Boiling is by far the most reliable method to make water of uncertain
purity safe for drinking. Water should be brought to a vigorous
rolling boil for one minute and allowed to cool to room temperature,
without ice. At very high altitudes, generally above two kilometers,
boil for three minutes or use chemical disinfection. Adding a pinch
of salt to each quart, or pouring the water several times from one
container to another will improve the taste.
Chemical disinfection with iodine is an alternative method of
water treatment when it is not feasible to boil water. Two well-tested
methods for disinfection with iodine are the use of tincture of
iodine and the use of tetraglycine hydroperiodide tablets. The tablets
are available from pharmacies and sporting goods stores, and manufacturers'
instructions should be followed. Chlorine is less reliable than
iodine for chemical disinfection. Cloudy water should be strained
through a clean cloth into a container to remove any sediment or
floating matter, and then the water should be boiled or treated
with iodine.
There are a variety of portable filters currently on the market
for providing safe drinking water. Although, in theory, these filters
may be useful, the U.S. Centers for Disease Control and Prevention
has not established the effectiveness of such filters, and makes
no recommendation regarding their use.
As a last resort, if no source of safe drinking water is available
or can be obtained, tap water that is uncomfortably hot to touch
may be safer than cold tap water; however, proper disinfection or
boiling is still advised.
Food should be selected with care to avoid illness. All raw food
is subject to contamination. Particularly in areas where hygiene
and sanitation are inadequate, the traveler should be advised to
avoid salads, uncooked vegetables, unpasteurized milk and milk products
such as cheese; and to eat only food that has been cooked and is
still hot, or fruit that has been peeled by the traveler.
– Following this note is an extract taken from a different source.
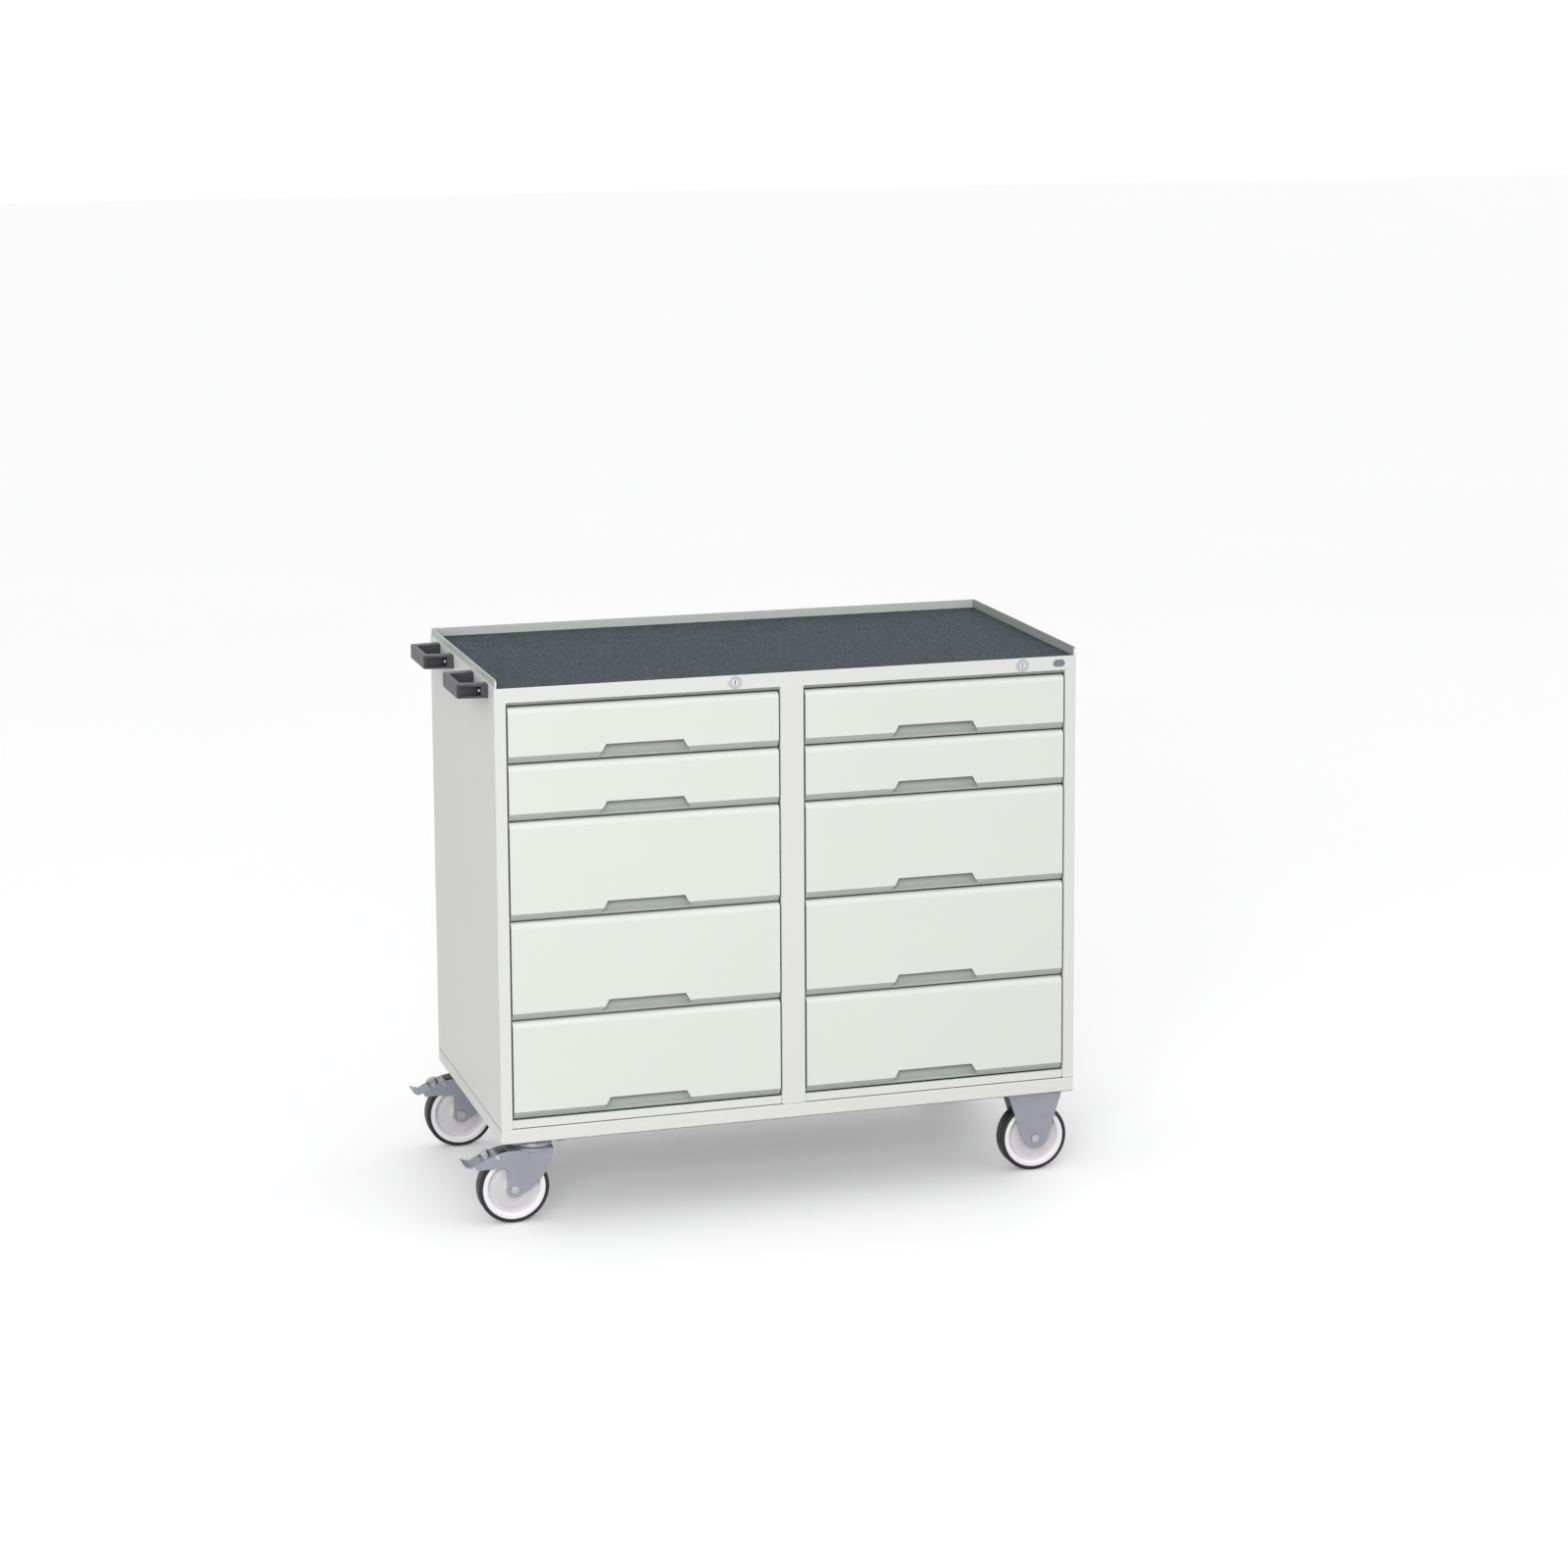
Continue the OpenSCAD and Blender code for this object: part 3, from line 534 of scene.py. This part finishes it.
def outline_mesh(points, turning_radius):
    """A closed outline of (radius, distance along the axis, corner radius), in millimetres."""
    mesh = bpy.data.meshes.new("outline")
    count = len(points)
    mesh.from_pydata([((radius - turning_radius) * MM, along * MM, 0.0) for radius, along, _ in points],
                     [(i, (i + 1) % count) for i in range(count)], [])
    corner = mesh.attributes.new("corner", "FLOAT", "POINT")
    rim = mesh.attributes.new("rim", "FLOAT", "POINT")
    for i, point in enumerate(points):
        corner.data[i].value = point[2] * MM
        rim.data[i].value = float(RIM_R < point[0] < TYRE_SEAT_R)
    return mesh


def mirrored(points):
    """An outline's half, and the same half on the other side of the middle plane."""
    return points + [(radius, -along, corner) for radius, along, corner in reversed(points)]


def turned(name, points, centre, turn, material, steps=96):
    turning_radius = sum(point[0] for point in points) / len(points)
    mesh = run_tree(name, outline_mesh(points, turning_radius), LATHE, Turning_radius=turning_radius * MM,
                    Steps=steps, Centre=centre, Turn=turn, Finish=material)
    smooth(mesh, 40.0)
    return mesh


ACROSS_Y = (math.pi / 2, 0.0, 0.0)
print("lathe tree with", len(LATHE.nodes), "nodes")

# %% [markdown]
# ## Wheels and tyres
# A wheel is an injection-moulded disc: a bright raised ring at the rim, a dished web that is thinner
# than the hub, and a shallow step where the mould's core ended. The rubber tyre is moulded round it,
# with a flat tread and soft shoulders. The outline holds half of each section, in millimetres.

# %% Wheels and tyres from the lathe
WHEELS = ("front_left", "rear_left", "front_right", "rear_right")
WHEEL_HALF = [(6.1, -17.4, 0.4), (13.5, -17.4, 1.2), (15.5, -12.5, 2.0), (22.0, -10.6, 2.5),
              (36.0, -9.6, 1.5),
              (37.2, -8.9, 1.0), (43.0, -8.6, 3.0), (46.6, -13.6, 2.0), (48.6, -15.1, 1.2),
              (55.4, -15.1, 0.9),
              (55.4, -12.0, 0.2)]
TYRE_HALF = [(55.5, -14.0, 0.2), (56.4, -16.1, 0.6), (59.2, -16.0, 1.2), (62.5, -12.6, 3.2)]

for wheel in WHEELS:
    low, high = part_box(wheel + "_tyre")
    centre = (low + high) / 2
    disc = turned(wheel + " wheel", mirrored(WHEEL_HALF), centre, ACROSS_Y, wheel_plastic)
    hand_over(add_piece(wheel + "_wheel_turned", disc, wheel_plastic), body_of(wheel + "_wheel"),
              slot_of(wheel + "_wheel"), wheel + "_wheel")
    ring = turned(wheel + " tyre", mirrored(TYRE_HALF), centre, ACROSS_Y, tyre_rubber)
    hand_over(add_piece(wheel + "_tyre_turned", ring, tyre_rubber), body_of(wheel + "_tyre"),
              slot_of(wheel + "_tyre"), wheel + "_tyre")
    print(wheel, "tyre", round((high - low).x * 1000, 1), "mm across,", len(ring.polygons), "faces")

# %% [markdown]
# ## Fasteners
# Bolts, screws and rivets are bought by the box, so each kind is modelled once and scattered. The
# second tree puts a copy of a template on each point of a mesh. The points come from the CAD: every
# loose island of a node is one fastener, and its box gives the place.


# %% A scatter tree, and the places of a node's loose islands
def scatter_tree():
    tree, graph, given = node_tree("scatter", Template="Object", Turn="Rotation", Finish="Material")
    # The last output is the geometry; the ones before it are the template's place, turn and size.
    shape = graph.node("GeometryNodeObjectInfo", {}, {"Object": given["Template"]})[-1]
    points = graph.node("GeometryNodeMeshToPoints", {}, {"Mesh": given["Geometry"]})[0]
    copies = graph.node("GeometryNodeInstanceOnPoints", {},
                        {"Points": points, "Instance": shape, "Rotation": given["Turn"]})[0]
    close_tree(graph, copies, given["Finish"])
    return tree


SCATTER = scatter_tree()


def islands(node):
    """The box of each loose island of a CAD node, as (lowest corner, highest corner)."""
    build = bmesh.new()
    build.from_mesh(frame["nodes"][node].data)
    bmesh.ops.remove_doubles(build, verts=build.verts, dist=0.004 * MM)
    left = set(build.verts)
    found = []
    while left:
        stack = [left.pop()]
        island = list(stack)
        while stack:
            for edge in stack.pop().link_edges:
                for vert in edge.verts:
                    if vert in left:
                        left.remove(vert)
                        stack.append(vert)
                        island.append(vert)
        found.append((Vector([min(v.co[axis] for v in island) for axis in range(3)]),
                      Vector([max(v.co[axis] for v in island) for axis in range(3)])))
    build.free()
    return sorted(found, key=lambda box: tuple(round(c, 4) for c in box[0]))


def scattered(name, places, template, material, turn=(0.0, 0.0, 0.0)):
    """One mesh that holds a copy of a template mesh at each place."""
    model = bpy.data.objects.new(name + " template", template)
    points = bpy.data.meshes.new(name + " places")
    points.from_pydata([tuple(place) for place in places], [], [])
    made = run_tree(name, points, SCATTER, Template=model, Turn=turn, Finish=material)
    bpy.data.objects.remove(model)
    smooth(made, 32.0)
    return made


print("scatter tree with", len(SCATTER.nodes), "nodes")


# %% Templates: a hexagonal head, a socket screw's head and a rivet's dome, all standing on Z
def extruded_ring(build, sides, rings, turn=0.0):
    """Joins rings of vertices, each given as (radius, height); a radius of None repeats the last ring."""
    loops = []
    for radius, height in rings:
        loops.append([build.verts.new((radius * MM * math.cos(turn + 2 * math.pi * i / sides),
                                       radius * MM * math.sin(turn + 2 * math.pi * i / sides), height * MM))
                      for i in range(sides)])
    for lower, upper in zip(loops, loops[1:]):
        for i in range(sides):
            build.faces.new((lower[i], lower[(i + 1) % sides], upper[(i + 1) % sides], upper[i]))
    build.faces.new(list(reversed(loops[0])))
    build.faces.new(loops[-1])


def solid_of_rings(name, *stacks):
    """A mesh of one or more stacks of rings, each given as (sides, [(radius, height), ...])."""
    build = bmesh.new()
    for sides, rings in stacks:
        extruded_ring(build, sides, rings)
    bmesh.ops.recalc_face_normals(build, faces=build.faces)
    mesh = bpy.data.meshes.new(name)
    build.to_mesh(mesh)
    build.free()
    return mesh


def hex_bolt(head_r, head_h, shank_r, length):
    """A bolt whose head hangs below its seat at height 0, with a washer face and a chamfered rim."""
    return solid_of_rings("hexagonal bolt",
                          (6, [(head_r * 0.9, -head_h), (head_r, -head_h + 0.6),
                               (head_r, -0.5), (head_r, -0.4)]),
                          (24, [(head_r * 0.86, -0.45), (head_r * 0.86, 0.0)]),
                          (24, [(shank_r, -0.2), (shank_r, length - 0.8), (shank_r - 0.7, length)]))


def hex_nut(nut_r, nut_h):
    return solid_of_rings("hexagonal nut", (6, [(nut_r * 0.92, 0.0), (nut_r, 0.5), (nut_r, nut_h - 0.5),
                                                (nut_r * 0.92, nut_h)]))


def socket_head(head_r, head_h):
    """A socket screw's head that stands on Z, with a round hollow in its top."""
    return solid_of_rings("socket head", (6 * 4, [(head_r, 0.0), (head_r, head_h - 0.5),
                                                  (head_r - 0.5, head_h),
                                                  (head_r * 0.56, head_h), (head_r * 0.5, head_h - 0.2),
                                                  (head_r * 0.5, head_h - 1.8)]))


print("templates for bolts, nuts, screws and rivets")

# %% Castor bolts, with their nuts on top of the crossmembers
bolt_boxes = islands("castor_bolts")
low, high = bolt_boxes[0]
plate_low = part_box("swivel_castor_plates")[1].z - 4 * MM
middles = [((low + high) / 2).to_2d().to_3d() for low, high in bolt_boxes]
heads = scattered("castor bolts", [m + Vector((0, 0, plate_low)) for m in middles],
                  hex_bolt(7.5, 5.3, 4.0, (high.z - plate_low) / MM + 2.0), zinc)
hand_over(add_piece("castor_bolts_scattered", heads, zinc), "cabinet", "zinc", "castor_bolts")
nuts = scattered("castor nuts", [m + Vector((0, 0, high.z - 6.5 * MM)) for m in middles],
                 hex_nut(7.5, 6.5), zinc)
hand_over(add_piece("castor_nuts_scattered", nuts, zinc), "cabinet", "zinc")
print(len(middles), "castor bolts")

# %% Handle screws and the back panel's rivets
fastener_boxes = islands("panel_fasteners")
rivet_places = [Vector(((low.x + high.x) / 2, back_y, (low.z + high.z) / 2)) for low, high in fastener_boxes
                if high.y > back_y]
screw_boxes = [(low, high) for low, high in fastener_boxes if high.y < back_y]
RIVET = [(0.02, 0.0, 0.0), (4.0, 0.0, 0.2), (3.9, 0.5, 0.5), (2.6, 1.35, 1.0), (0.02, 1.6, 0.3)]
rivet = turned("rivet", RIVET, (0, 0, 0), (math.pi / 2, 0, 0), steel, 24)
rivets = scattered("rivets", rivet_places, rivet, steel)
hand_over(add_piece("rivets_scattered", rivets, steel), "cabinet", "bright_steel", "panel_fasteners")
screws = scattered("handle screws", [Vector((low.x + 3 * MM, (low.y + high.y) / 2, (low.z + high.z) / 2))
                                     for low, high in screw_boxes], socket_head(5.0, 3.0), steel,
                   (0.0, -math.pi / 2, 0.0))
hand_over(add_piece("handle_screws_scattered", screws, steel), "cabinet", "bright_steel")
nuts = scattered("handle nuts", [Vector((high.x - 3 * MM, (low.y + high.y) / 2, (low.z + high.z) / 2))
                                 for low, high in screw_boxes], hex_nut(5.5, 2.0), steel,
                 (0.0, math.pi / 2, 0.0))
hand_over(add_piece("handle_nuts_scattered", nuts, steel), "cabinet", "bright_steel")
print(len(rivet_places), "rivets and", len(screw_boxes), "handle screws")

# %% [markdown]
# ## Handles
# The push handles are moulded in dark plastic. Their corners are rounder than the steel's, because a
# hand closes round them and because the mould needs draft.

# %% Push handles
for node in ("front_push_handle", "rear_push_handle"):
    dress(node, handle_plastic, 1.4 * MM, 3)

# %% [markdown]
# ## Locks and the blank plate
# A cam lock is a chromed zinc casting with a brass plug. The face is bright, with a ring pressed round
# the keyway. The oval plate beside it is left blank.

# %% Locks, lock bars and the blank plate
for node in ("lock_barrels", "left_lock_plug", "right_lock_plug"):
    dress(node, lock_chrome if "plug" in node else steel, 0.45 * MM, 3)
dress("blank_plate", plate_metal, 0.3 * MM, 3)
for node in ("left_lock_bar", "right_lock_bar"):
    dress(node, zinc, 0.25 * MM)

# %% [markdown]
# ## Castor forks and pedals
# Forks, plates and pedals are pressed from 3 mm sheet and zinc plated. The press rolls their edges
# over a little, and the plating is matt and slightly blue.

# %% Castor steelwork
for node in ("swivel_castor_plates", "fixed_castor_forks", "front_swivel_fork", "rear_swivel_fork",
             "front_brake_pedal", "rear_brake_pedal"):
    dress(node, zinc, 0.8 * MM, 3)
for node in ("fixed_castor_axles", "front_swivel_axles", "rear_swivel_axles", "front_pedal_screw",
             "rear_pedal_screw"):
    dress(node, steel, 0.6 * MM, 3)
print("castors")

# %% [markdown]
# ## Stage
# A pale floor, white surroundings and one large soft light, which stands in front and to the left.
# The camera looks down a little, and its picture is moved slightly so that upright edges stay
# nearly upright.


# %% Floor and light
def make_floor():
    mesh = bpy.data.meshes.new("floor")
    mesh.from_pydata([(-30, -30, 0), (30, -30, 0), (30, 30, 0), (-30, 30, 0)], [], [(0, 1, 2, 3)])
    glow = {"Emission Color": rgb(255, 255, 255), "Emission Strength": 0.12}
    material, graph, shader, place = start_material("pale floor", Roughness=0.6, **glow)
    tone = noise(graph, place, 0.8, 2.0)
    feed(graph, shader, Base_Color=blend_colours(graph, tone, rgb(253, 253, 253), rgb(250, 250, 250)))
    floor = add_piece("floor", mesh, material)
    return floor


def soft_light(name, place, aim, size, power):
    light = bpy.data.lights.new(name, "AREA")
    light.shape = "SQUARE"
    light.size = size
    light.energy = power
    lamp = bpy.data.objects.new(name, light)
    lamp.location = place
    lamp.rotation_euler = (Vector(aim) - Vector(place)).to_track_quat("-Z", "Y").to_euler()
    bpy.context.scene.collection.objects.link(lamp)
    return lamp


floor = make_floor()
floor.visible_diffuse = False


def make_world():
    """A white room that is darker below, so that faces which look down are shaded."""
    world = bpy.data.worlds.new("white room")
    world.use_nodes = True
    graph = Graph(world.node_tree)
    direction = graph.node("ShaderNodeTexCoord")[0]
    height = graph.node("ShaderNodeSeparateXYZ", {}, {"Vector": direction})[2]
    stops = [(0.39, rgb(44, 47, 48)), (0.467, rgb(255, 255, 255)), (0.62, rgb(255, 255, 255)),
             (0.8, rgb(218, 218, 219)), (1.0, rgb(196, 196, 198))]
    shade = graph.node("ShaderNodeValToRGB", {"stops": stops}, {"Fac": height * 0.5 + 0.5})[0]
    background = world.node_tree.nodes.new("ShaderNodeBackground")
    sideways = graph.node("ShaderNodeSeparateXYZ", {}, {"Vector": direction})[0]
    graph.tree.links.new((sideways * 0.15 + 1.2).socket, background.inputs["Strength"])
    graph.tree.links.new(shade.socket, background.inputs["Color"])
    output = world.node_tree.nodes.new("ShaderNodeOutputWorld")
    graph.tree.links.new(background.outputs[0], output.inputs["Surface"])
    bpy.context.scene.world = world


make_world()
bpy.context.scene.view_settings.view_transform = "Standard"
middle = (0.0, 0.0, 0.5)
soft_light("key", (-2.4, -5.2, 2.3), middle, 2.4, 135.0)
print("stage lit")

# %% Camera
stand = Vector((-1.812, -6.562, 2.156))
heading = 0.3174
tilt = 0.1591
toward = Vector((math.sin(heading) * math.cos(tilt), math.cos(heading) * math.cos(tilt), -math.sin(tilt)))
camera_data = bpy.data.cameras.new("camera")
camera_data.lens = 88.24
camera_data.shift_x = -0.083
camera_data.shift_y = -0.128
camera_data.sensor_width = 36.0
camera = bpy.data.objects.new("camera", camera_data)
camera.location = stand
camera.rotation_euler = toward.to_track_quat("-Z", "Y").to_euler()
bpy.context.scene.collection.objects.link(camera)
bpy.context.scene.camera = camera
print("camera at", tuple(round(c, 3) for c in camera.location))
Cooked
food that has been allowed to stand for several hours at ambient
temperature may provide a fertile medium for bacterial growth and
should be thoroughly reheated before serving. Consumption of food
and beverages obtained from street vendors has been associated with
increased risk of illness. The easiest way to assure a safe food
source for an infant less than six months of age is to have the
child breast-feed. If the infant has already been weaned from the
breast, formula prepared from commercial powder and boiled water
is the safest and most practical food.
Some species of fish and shellfish can contain poisonous biotoxins,
even when well cooked. The most common type of fish poisoning in
travelers is ciguatera fish poisoning. Barracuda is the most toxic
fish and should always be avoided. Red snapper, grouper, amberjack,
sea bass, and a wide range of tropical reef fish contain toxin at
unpredictable times. The potential for ciguatera poisoning exists
in all subtropical and tropical insular areas of the West Indies,
and Pacific and Indian Oceans where the implicated fish species
are consumed. Cholera has also occurred among persons who ate crabs
brought back from Latin America by travelers. Travelers should not
bring perishable seafoods with them when they return.